Sortir un album de post-punk en 2023 a-t-il du sens ? La question pourrait se poser pour de nombreux genres (rock, folk, pop, on en passe) et le débat serait sans doute sans fin. Un seul critère, finalement, est apte à trancher de la pertinence d’une telle question : la qualité du songwriting. Et c’est peu dire qu’ici, elle est au rendez-vous. Il faut se souvenir que le gang de Montevideo compte parmi ses rangs les plus fines lames de l’underground uruguayen : au hasard, Federico Texeira à la guitare et Joaquin Brazeiro derrière les fûts. Tous deux ont officié au sein de Skintaker, c’est dire la qualité des messieurs.

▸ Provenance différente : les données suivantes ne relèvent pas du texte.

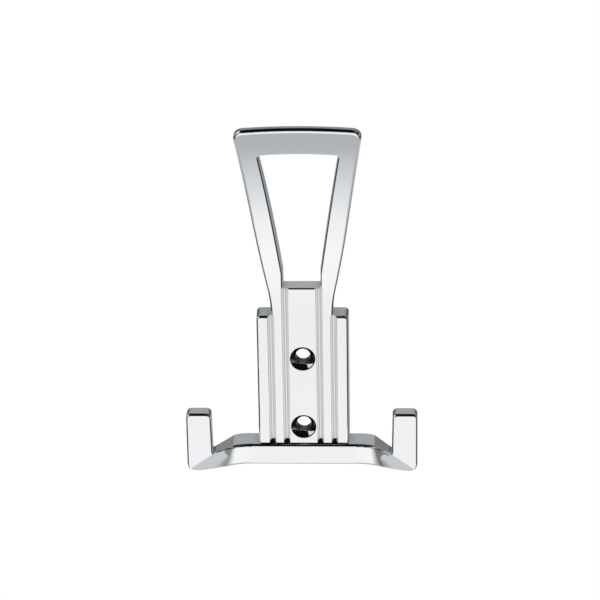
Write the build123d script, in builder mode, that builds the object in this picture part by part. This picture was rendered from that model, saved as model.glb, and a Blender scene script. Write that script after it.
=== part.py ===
from build123d import *
from math import radians, tan
import os

os.makedirs("parts", exist_ok=True)

# Wall hook, cast in one piece: a ribbed back plate with two screw holes, a tall
# loop that rises from it and leans away from the wall, and a cross bar at its
# foot whose two arms sweep outwards and forwards into short upright hooks.
# Millimetres. X runs to the right, Y into the wall and Z up. The origin lies on
# the wall, midway between the two screw holes.

# Back plate
plate_depth = 8.0
plate_width = 31.0
plate_draft = 0.25
strip_top = 28.0
strip_corner = 1.5
edge_round = 0.9

# Grooves that part the front of the plate into five strips
centre_strip = 9.2
leg_strip = 2.6
groove_width = 2.2
groove_floor = 0.4
groove_depth = 1.1
groove_foot = -18.6
groove_ramp = 1.3
groove_lip = 0.3
groove_proud = 0.5

# Relief in the back, which leaves a rail on each side to touch the wall
relief_depth = 1.6
relief_width = 18.4
relief_foot = -22.5

# Screw holes
hole_spacing = 25.0
hole_radius = 2.5
head_radius = 4.3
head_recess = 1.0
sink_depth = 1.9

# Loop
neck_half = 10.4
loop_top = 99.5
loop_reach = 25.0
loop_top_depth = 3.7
loop_bend_foot = 30.0
back_bend_foot = 36.0
web_top = 38.1
flare_radius = 45.0
flare_angle = 12.0
easing_radius = 360.0
leg_angle = 8.2
loop_arch = 1.1
loop_corner = 3.3
loop_edge = 1.1
loop_back_bevel = 0.5

# Opening of the loop. Its draft widens it forwards: the lower sizes hold at the
# face of the plate and the upper ones where the loop reaches furthest.
opening_half = 6.4
opening_step = 43.2
opening_top_half = 13.3
opening_top = 89.5
opening_arch = 0.7
opening_corner = 1.0
opening_draft = 2.0
opening_bevel = 0.4

# Cross bar, which bows forwards beyond its straight middle, and the flat arms
# that leave it at a slanting crease
bar_depth = 9.2
bar_top = -18.7
bar_bottom = -26.2
bar_straight = 17.0
bow_half = 20.8
bow_reach = 9.6
bow_lean = 1.0
bow_depth = 9.5
crease_half = 24.0
crease_reach = 10.8
crease_lean = 3.4
crease_advance = 1.4
crease_depth = 9.4
arm_edge = 0.9

# Hooks
hook_reach = 24.0
hook_thick = 5.9
hook_inner = 29.9
hook_outer = 38.5
hook_top = -0.6
hook_foot = -22.4
throat_floor = -15.3
mitre_foot = -21.4
hook_taper = 0.3
elbow_flat = 3.1
valley_round = 1.8
tip_round = 1.6

# How far the sections of the arm run past its outline, as a share of their height
spare = 0.3

plate_half = plate_width / 2
front_half = plate_half - plate_draft
bar_height = bar_top - bar_bottom
elbow_round = hook_outer - hook_inner - elbow_flat
draft_spread = (loop_reach - plate_depth) * tan(radians(opening_draft))
front_to_wall = Plane(origin=(0, -loop_reach, 0), x_dir=(-1, 0, 0), z_dir=(0, 1, 0))


def point(x, reach, z):
    """A point from how far it lies to the right, out from the wall, and up."""
    return Vector(x, -reach, z)


def at_height(sketch, height):
    """The corners of an outline that lie at a given height."""
    return sketch.vertices().filter_by(lambda corner: abs(corner.Y - height) < 0.01)


def corners_beside_middle(sketch, half):
    """The corners of an outline that lie at a given distance from its middle line."""
    return sketch.vertices().filter_by(lambda corner: abs(abs(corner.X) - half) < 0.01)


def faces_to_front(part):
    """The faces of a part that look away from the wall."""
    return part.faces().filter_by(lambda face: face.normal_at().Y < -0.2)


def faces_to_wall(part):
    """The faces of a part that look to the wall but stand clear of it."""
    return part.faces().filter_by(lambda face: face.normal_at().Y > 0.2 and face.center().Y < -1)


def faces_round(part):
    """The faces that an outline leaves round a part, which run straight towards the wall."""
    return part.faces().filter_by(lambda face: abs(face.normal_at().Y) < 0.01)


def inner_rims(faces):
    """The edges round the openings in some faces."""
    return [edge for face in faces for wire in face.inner_wires() for edge in wire.edges()]


def slanted_section(front_top, drop, depth):
    """A face down the front of the bar, as deep as given, that runs past both of its ends."""
    top = front_top - drop * spare
    foot = front_top + drop * (1 + spare)
    back = Vector(0, depth, 0)
    return make_face(Polyline(top, foot, foot + back, top + back, close=True))


# Back plate, from the foot of the bar to the top of the outer strips
with BuildPart() as back_plate:
    with BuildSketch(Plane.XY.offset(bar_bottom)):
        with BuildLine():
            Polyline(
                (-plate_half, 0),
                (-front_half, -plate_depth),
                (front_half, -plate_depth),
                (plate_half, 0),
                close=True,
            )
        make_face()
    extrude(amount=strip_top - bar_bottom)
    strip_ends = back_plate.faces().sort_by(Axis.Z)[-1]
    fillet(strip_ends.edges().filter_by(Axis.X, reverse=True), strip_corner)
    front_face = back_plate.faces().sort_by(Axis.Y)[0]
    fillet(front_face.edges(), edge_round)

# Loop, the outline seen from the front cut out of a bowed slab
with BuildPart() as hat_loop:
    with BuildSketch(Plane.YZ):
        with BuildLine():
            front_foot = Line((-plate_depth, 0), (-plate_depth, loop_bend_foot))
            front_bow = TangentArc(front_foot @ 1, (-loop_reach, loop_top), tangent=(0, 1))
            top = Line(front_bow @ 1, (loop_top_depth - loop_reach, loop_top))
            back_bow = TangentArc((-relief_depth, back_bend_foot), top @ 1, tangent=(0, 1))
            back_foot = Line(back_bow @ 0, (-relief_depth, 0))
            Line(back_foot @ 1, front_foot @ 0)
        make_face()
    extrude(amount=plate_width, both=True)
    with BuildSketch(Plane.XZ) as loop_outline:
        with BuildLine():
            neck = Line((neck_half, 0), (neck_half, strip_top))
            flare = JernArc(neck @ 1, (0, 1), flare_radius, -flare_angle)
            easing = JernArc(flare @ 1, flare % 1, easing_radius, flare_angle - leg_angle)
            shoulder = loop_top - loop_arch - (easing @ 1).Y
            leg = PolarLine(easing @ 1, shoulder, direction=easing % 1, length_mode=LengthMode.VERTICAL)
            mirror(about=Plane.YZ)
            corner = leg @ 1
            ThreePointArc(corner, (0, loop_top), (-corner.X, corner.Y))
            Line((-neck_half, 0), (neck_half, 0))
        make_face()
        fillet(loop_outline.vertices().sort_by(Axis.Y)[-2:], loop_corner)
    extrude(amount=loop_reach, mode=Mode.INTERSECT)
    with BuildSketch(front_to_wall) as loop_opening:
        with BuildLine():
            foot_half = opening_half + draft_spread
            foot = Line((-foot_half, web_top - draft_spread), (foot_half, web_top - draft_spread))
            step = Line(foot @ 1, (foot_half, opening_step))
            side = Line(step @ 1, (opening_top_half, opening_top - opening_arch))
            arch_end = (-opening_top_half, opening_top - opening_arch)
            arch = ThreePointArc(side @ 1, (0, opening_top), arch_end)
            other_side = Line(arch @ 1, (-foot_half, opening_step))
            Line(other_side @ 1, foot @ 0)
        make_face()
        fillet(loop_opening.vertices().sort_by(Axis.Y)[-2:], opening_corner)
    extrude(amount=loop_reach, taper=opening_draft, mode=Mode.SUBTRACT)
    outer_walls = faces_round(hat_loop).filter_by(lambda face: face.center().Z > strip_top / 2)
    fillet(faces_to_front(hat_loop).edges() & outer_walls.edges(), loop_edge)
    outer_walls = faces_round(hat_loop).filter_by(lambda face: face.center().Z > strip_top / 2)
    chamfer(faces_to_wall(hat_loop).edges() & outer_walls.edges(), loop_back_bevel)
    chamfer(inner_rims(faces_to_front(hat_loop)), opening_bevel)
    chamfer(inner_rims(faces_to_wall(hat_loop)), opening_bevel)

# Half of the cross bar, with the arm that leaves it and the hook at its end.
# The sections are where the bar starts to bow, half way round the bow, at the
# crease where the flat arm begins and at the mitre where it meets the hook.
# They run past the outline above and below, which then trims them.
straight_end = slanted_section(point(bar_straight, bar_depth, bar_top), Vector(0, 0, -bar_height), bar_depth)
bow_drop = Vector(bow_lean, 0, -bar_height)
bow_middle = slanted_section(point(bow_half, bow_reach, bar_top), bow_drop, bow_depth)
crease_drop = Vector(crease_lean, -crease_advance, -bar_height)
crease = slanted_section(point(crease_half, crease_reach, bar_top), crease_drop, crease_depth)
mitre_drop = Vector(hook_outer - hook_inner, 0, mitre_foot - throat_floor)
mitre_top = point(hook_inner, hook_reach, throat_floor)
mitre = slanted_section(mitre_top, mitre_drop, hook_thick)

with BuildPart() as half_bar:
    with BuildSketch(Plane.YZ):
        with Locations((-bar_depth / 2, bar_top - bar_height / 2)):
            Rectangle(bar_depth, bar_height * (1 + 2 * spare))
    extrude(amount=bar_straight)
    loft(sections=[straight_end, bow_middle, crease])
    loft(sections=[crease, mitre], ruled=True)
    with BuildSketch(Plane.XZ.offset(hook_reach - hook_thick)):
        with BuildLine():
            block_inner = mitre_top - mitre_drop * spare
            block_outer = mitre_top + mitre_drop * (1 + spare)
            Polyline(
                (block_inner.X, block_inner.Z),
                (block_inner.X, 0),
                (block_outer.X, 0),
                (block_outer.X, block_outer.Z),
                close=True,
            )
        make_face()
    extrude(amount=hook_thick)
    with BuildSketch(Plane.XZ) as bar_outline:
        with BuildLine():
            Polyline(
                (0, bar_top),
                (crease_half, bar_top),
                (hook_inner, throat_floor),
                (hook_inner + hook_taper, hook_top),
                (hook_outer, hook_top),
                (hook_outer, hook_foot),
                (crease_half + crease_lean, bar_bottom),
                (0, bar_bottom),
                close=True,
            )
        make_face()
        fillet(at_height(bar_outline, hook_top), tip_round)
        fillet(at_height(bar_outline, throat_floor), valley_round)
        fillet(at_height(bar_outline, hook_foot), elbow_round)
    extrude(amount=hook_reach, mode=Mode.INTERSECT)
    outline_faces = faces_round(half_bar).filter_by(lambda face: face.center().X > bar_straight / 4)
    fillet(faces_to_front(half_bar).edges() & outline_faces.edges(), arm_edge)
    outline_faces = faces_round(half_bar).filter_by(lambda face: face.center().X > bar_straight / 4)
    hook_back = faces_to_wall(half_bar).sort_by(Axis.Z)[-1]
    fillet(hook_back.edges() & outline_faces.edges(), arm_edge)


def groove_cutter(groove_top):
    """A cutter for one groove of the plate, from the foot of the grooves to a given height."""
    with BuildPart() as groove:
        with BuildSketch(Plane.XY.offset(groove_foot)) as groove_section:
            face_half = groove_width / 2 + groove_lip
            with BuildLine():
                Polyline(
                    (-face_half, -plate_depth - groove_proud),
                    (-face_half, -plate_depth),
                    (-groove_width / 2, -plate_depth),
                    (-groove_floor / 2, groove_depth - plate_depth),
                    (groove_floor / 2, groove_depth - plate_depth),
                    (groove_width / 2, -plate_depth),
                    (face_half, -plate_depth),
                    (face_half, -plate_depth - groove_proud),
                    close=True,
                )
            make_face()
            fillet(corners_beside_middle(groove_section, groove_width / 2), groove_lip)
        extrude(amount=groove_top - groove_foot)
        ramp_face = (0, -groove_ramp, groove_depth)
        ramp = Plane(origin=(0, -plate_depth, groove_foot), x_dir=(1, 0, 0), z_dir=ramp_face)
        split(bisect_by=ramp, keep=Keep.TOP)
    return groove.part


# Cutters for the grooves. Their lips round over to the face of the plate, and their
# feet are ramps that rise to it. The inner ones run up to the opening of the loop
# and the outer ones end with the outer strips.
inner_groove = groove_cutter(web_top)
outer_groove = groove_cutter(strip_top)

# Cutter for one screw hole: bore, cone and a short straight recess for the head
with BuildPart() as screw_hole:
    with BuildSketch(Plane.XY):
        with BuildLine():
            cone_front = head_recess - plate_depth
            cone_back = cone_front + sink_depth
            Polyline(
                (0, -plate_depth),
                (head_radius, -plate_depth),
                (head_radius, cone_front),
                (hole_radius, cone_back),
                (hole_radius, 0),
                (0, 0),
                close=True,
            )
        make_face()
    revolve(axis=Axis.Y)

# The casting: plate, loop and both arms in one, then grooves, relief and holes
with BuildPart() as hook_casting:
    add(back_plate.part)
    add(hat_loop.part)
    add(half_bar.part)
    mirror(half_bar.part, about=Plane.YZ)
    for side in (-1, 1):
        with Locations((side * (centre_strip + groove_width) / 2, 0, 0)):
            add(inner_groove, mode=Mode.SUBTRACT)
        outer_middle = centre_strip / 2 + groove_width + leg_strip + groove_width / 2
        with Locations((side * outer_middle, 0, 0)):
            add(outer_groove, mode=Mode.SUBTRACT)
    relief_height = loop_top - relief_foot
    with BuildSketch(Plane.XZ):
        with Locations((0, relief_foot + relief_height / 2)):
            Rectangle(relief_width, relief_height)
    extrude(amount=relief_depth, mode=Mode.SUBTRACT)
    for height in (-hole_spacing / 2, hole_spacing / 2):
        with Locations((0, 0, height)):
            add(screw_hole.part, mode=Mode.SUBTRACT)

hook_casting.part.label = "hook_casting"
export_step(hook_casting.part, "parts/hook_casting.step")
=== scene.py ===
from math import cos, radians, sin

import bpy
from mathutils import Matrix, Vector


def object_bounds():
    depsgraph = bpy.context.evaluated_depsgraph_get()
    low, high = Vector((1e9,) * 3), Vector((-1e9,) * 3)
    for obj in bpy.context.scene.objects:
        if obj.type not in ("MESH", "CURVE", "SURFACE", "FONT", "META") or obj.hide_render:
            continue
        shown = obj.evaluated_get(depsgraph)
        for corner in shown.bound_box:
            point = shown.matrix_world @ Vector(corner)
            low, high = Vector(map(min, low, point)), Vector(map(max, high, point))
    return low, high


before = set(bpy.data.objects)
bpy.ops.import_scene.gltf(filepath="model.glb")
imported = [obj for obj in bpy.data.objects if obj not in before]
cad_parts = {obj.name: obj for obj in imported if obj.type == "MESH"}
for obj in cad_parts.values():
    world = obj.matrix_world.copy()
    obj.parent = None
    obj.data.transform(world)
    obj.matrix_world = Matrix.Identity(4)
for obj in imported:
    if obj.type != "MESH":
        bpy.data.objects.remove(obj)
cad_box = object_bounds()

# Camera: the view of the photograph, a little to the right of the middle and above
camera_azimuth = radians(2.55)
camera_elevation = radians(22.35)
camera_roll = radians(0.94)
camera_distance = 0.912
camera_target = Vector((-0.00055, -0.008, 0.03389))
focal_length_px = 2744
image_width_px = 600
sensor_width_mm = 36

# White floor, far enough below the hook that only soft light comes back from it
floor_drop = 0.30
floor_half_width = 6.0

# Soft lamp, high on the left
softbox_place = Vector((-1.7, -0.45, 1.1))
softbox_width = 1.5
softbox_power = 2.0

# Share of the light that bright chrome gives back in the open, and the lower share
# painted deep in recesses, which is painted shade
chrome_shine = 0.94
recess_painted_shade = 0.5

# How near a wall must stand to shelter a place, and the shares of open sky round a place
# at which the painted shade is darkest and at which the chrome is at full shine
shelter_reach = 0.004
shelter_samples = 16
most_sheltered = 0.25
least_sheltered = 0.85

# Waves left in the polished casting and fine wipe marks, with noise scales per metre
wave_scale = 90
wave_strength = 0.03
wave_height = 0.001
wipe_scale = 900
polished_roughness = (0.035, 0.085)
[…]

Surtout, au chant, il y a Andrés D’Souza (Skintaker, encore, mais aussi Velvet Hallucinations & The Furry Animals) et sa voix profonde, hantée, capable de la plus grande douceur (Shimmer, Satellites) mais aussi d’une puissance impressionnante (celles et ceux qui ont écouté Charlie’s First Shape ou Face Of Stone de la formation grunge savent de quoi il est capable). Petit aparté : on n’écrira jamais assez au sujet du génie de cet artiste. Au niveau d’un Ian Curtis ou d’un Jim Morrison. On n’exagère pas. 

Au demeurant, il y a chez Hangwire une osmose particulière : chaque membre du groupe tient sa place avec brio et précision. Aucune des composantes de ce sextet (tout de même !) n’empiète sur le pré carré des cinq autres. De fait, Farewell est d’une cohérence absolue. Et débute sur les chapeaux de roues par un tube imparable : This Fun Machine, single envoyé en poisson pilote quelques semaines avant la sortie de l’album, donne tout de suite le ton. Arpèges cristallins, rythmique implacable et claviers aériens nous catapultent au mitan des années 80, en pleine effervescence new wave. Surtout, il y a la basse de Gaston Leite, élastique, reptilienne ; un rouleau compresseur caoutchouteux qui sert de fil d’Ariane à tout l’album. A elle seule, la quatre-cordes du rythmeur uruguayen mériterait une chronique. Cette formule magique irrigue  Farewell (avec de subtiles variations, bien sûr, ces messieurs ne sont pas du genre à s’endormir sur leurs lauriers) mais sans jamais lasser.


Et les merveilles s’enchaînent. Bones, mid-tempo aux couplets ravageurs, met parfaitement en valeur les atouts du groupe ; le dramatique Permanent/Replica joue des contrastes et mène subtilement sa barque jusqu’à l’explosion du refrain et la ballade Quarantine, comptine lugubre à la beauté renversante, porte un regard désespéré sur les tourments de l’âme et le monde qui nous entoure. Assurément, Farewell ne verse pas dans l’optimisme. C’est un grand album dépressif, tout en hargne rentrée, en rage contenue, teinté de nihilisme. "Existence is the worst thing that happened to me" n’est-il pas le premier vers du refrain de Dasein ? Ce titre, parlons-en. C’est un chef-d’œuvre absolu à l’architecture complexe et à la mélodie limpide. Un titre comme chaque groupe, chaque musicien, rêve d’en écrire une fois dans sa vie. Le genre de morceau qui rend jaloux les haineux et met des étoiles dans les yeux et les oreilles des mélomanes ; le réceptacle parfait pour accueillir, raviver ou graver dans l’éternité les souvenirs d’une période intense de sa vie. 

Avec This Fun Machine, Bones, et Permanent/Replica, Dasein forme un carré d’as à la perfection alchimique. Chacun de ces morceaux honorerait de sa présence les meilleurs albums de Joy Division, de Cure ou de New Order. En dehors de la Sainte Trinité de la new wave, on pense à Wire, Television ou encore aux excellents Psychedelic Furs. Sur Exploding Head Syndrome, le sextet réussit même la prouesse de sonner comme un U2 inspiré qui se serait payé les services d’un bon chanteur. Mais Hangwire sait tout faire et le prouve en sortant des formats et en insufflant une dimension épique à ses compositions (Stockholm Syndrome et ses presque huit minutes). On ajoutera que l’album est superbement produit et qu’il révèle de nouvelles trouvailles au fil des écoutes. 

"If the sun collapses / We’ll be our own light". Ainsi s’achève Farewell . Assurément, la lumière de Hangwire éclaire déjà le paysage musical de 2023 et fait figure de phare pour celles et ceux qui prétendent y contribuer.